Beyond the Strait: Canarian endemics birding trip 2017!

In Birding The Strait we feel an special attraction for the landscapes and wildlife of the Canarian Archipielago. Indeed, this is one of our preferred destinations when not birding in Tarifa.

In early April we have been pleased to design and guide a tailor made birding trip combining Tenerife (3 days) and Fuerteventura (4 days) with an evident target: observing and photographing  the local endemics and specialities. We have beautifully meet all our targets, including some bonus in the form of 5 striking Red-billed Tropicbirds off Fuerteventura!

This is a selection of our best shots:

Houbara Bustard (ssp. fuerteventurae) in the astonishing planes of Tindaya , Fuerteventura.
The Blue Chaffinch (Fringilla teydea) is now considered a full species and has been splitted from the Gran Canaria Blue Chaffinch (F. polatzeki). These are, no doubt, among the most striking Canarian endemics.
The dark brown chest is the most distinctive character in the Canarian endemic subspecies of the Greatter spotted woodpecker (ssp. Canariensis)
The taxonomic rank of the Canarian falcons is under debate and many individuals should be considered intergrades between Barbary and Peregrine. The male in the picture, photographed in Fuerteventura, showed all the correct characters of a Barbary Falcon.
The Fuerteventura Stonechat shows a marked preference for the rocky slopes of the “Barrancos” and, amazingly, is not present in the neighbouring Lanzarote.
Photographing Common Ravens is often tricky, except when you meet the inquisitive canariensis subspecies.
Even if not endemic, the Trumpeter Finch is always a joy for the observers and photographers.
At times elusive, a displaying pair of Laurel Pigeons in Tenerife was a real highlight in the trip.
Adult “Fuerteventura” Buzzard showing obvious resemblance to the Atlas Long-legged Buzzards in Morocco and notably different to average individuals of the insulaum subespecies in Tenerife. Indeed, Buzzards of the local population in Fuerteventura have often been misidentified as Long-legged.
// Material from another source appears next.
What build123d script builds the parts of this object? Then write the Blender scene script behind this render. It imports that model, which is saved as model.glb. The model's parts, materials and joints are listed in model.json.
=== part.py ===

In perfect timing with this tour, the April 2017 issue of British Birds published a paper on the identification of the Buzzards in the Canary Islands on which we have contributed as co-aouthors and photographers.

Rodríguez, G., Ramírez, J. & Elorriaga, J. 2017. Phenotypic characteristics of Common Buzzards on Fuerteventura. British Birds Vol.110: 222-232.

For more information on our tailor made trips to the Canary Islands and beyond please check our website and drop us an email!

Amazing numbers of Black Kites!

During the spring migration we get large concentrations of Black Kites, the most abundant migratory raptor in Western Europe, in the Strait of Gibraltar.

This short video from early March, shows impressive numbers of these raptors passing by before continuing their journey to their breeding grounds.

During migration, whenever easterly gales blow in the Strait, hundreds of raptors interrupt their journey and seek shelter on the sloping hillsides of Los Alcornocales Natural Park,  gathering in large communal roosts which do not occur elsewhere in Europe. Preserving this forest and securing the tranquility of the roosts is of paramount importance.

Black Kites roosting and regaining strength after crossing the Strait of Gibraltar to resume their northbound migration .This Cork Oak leans sideways due to the effect of locally prevailing easterly winds
Massive number of Black Kites roosting in a Cork Oak

Birding The Strait in 2017 FIO International Birdfair

Birding The Strait has been present at 2017 FIO International Birdfair in Extremadura. We attended the stand of Andalusia on behalf of the Tarifa Council, participated in a professional workshop with international touroperators and gave a lecture titled “The migration of the Iberian Griffon Vultures to Africa, an overlooked wonder”.

Javi during the lecture

Indeed, the  Griffon Vulture Migration is one of the most genuine experiences we offer and vulture study has constituted an important part of our carriers as field ornithologists in the Strait of Gibraltar and beyond.

During the lecture we reviewed what is known and what remains unknown on this still poorly studied phenomenon and highlighted the spectacularity of immense flocks of griffons crossing the Strait of Gibraltar.

One of the pictures included in the lecture, showing the massive concentration of Griffon Vultures in Tarifa during their autumn migration to Africa accros the Strait of Gibraltar.

It was a real honour to share the stage with our good friend Fernando Barrios, pioneer ornithologist and wildlife photographer in the Strait of Gibraltar and author of the reference work “Nomads of the Strait of Gibraltar“. He gave an authoritative lecture on the White-rumped Swift based on the research he conducted in the Strait of Gibraltar during the last decades of the previous century, when this African species colonized the European continent.

An immature Griffon Vulture on migration from Africa across the Strait of Gibraltar. The lighthouse of Europa Point in Gibraltar is on the Background.

During the rest of this fabulous weekend we took the opportunity to do some birding in the always amazing Monfragüe National Park and the Plains of Caceres around Trujillo, where we easily found the local specialities, including Cinereous Vulture, Great Bustard, Little Bustard, Pin-tailed Sandgrouse and Black-bellied Sandgrouse.

Back in Tarifa, the first groups of Griffon Vultures crossing the Strait back from Africa have already been recorded along with thousands of Black Kites, growing numbers of Short-toed Eagle, Egyptian Vulture and Black Stork.

Black Kites approaching a night roost in the Strait of Gibraltar.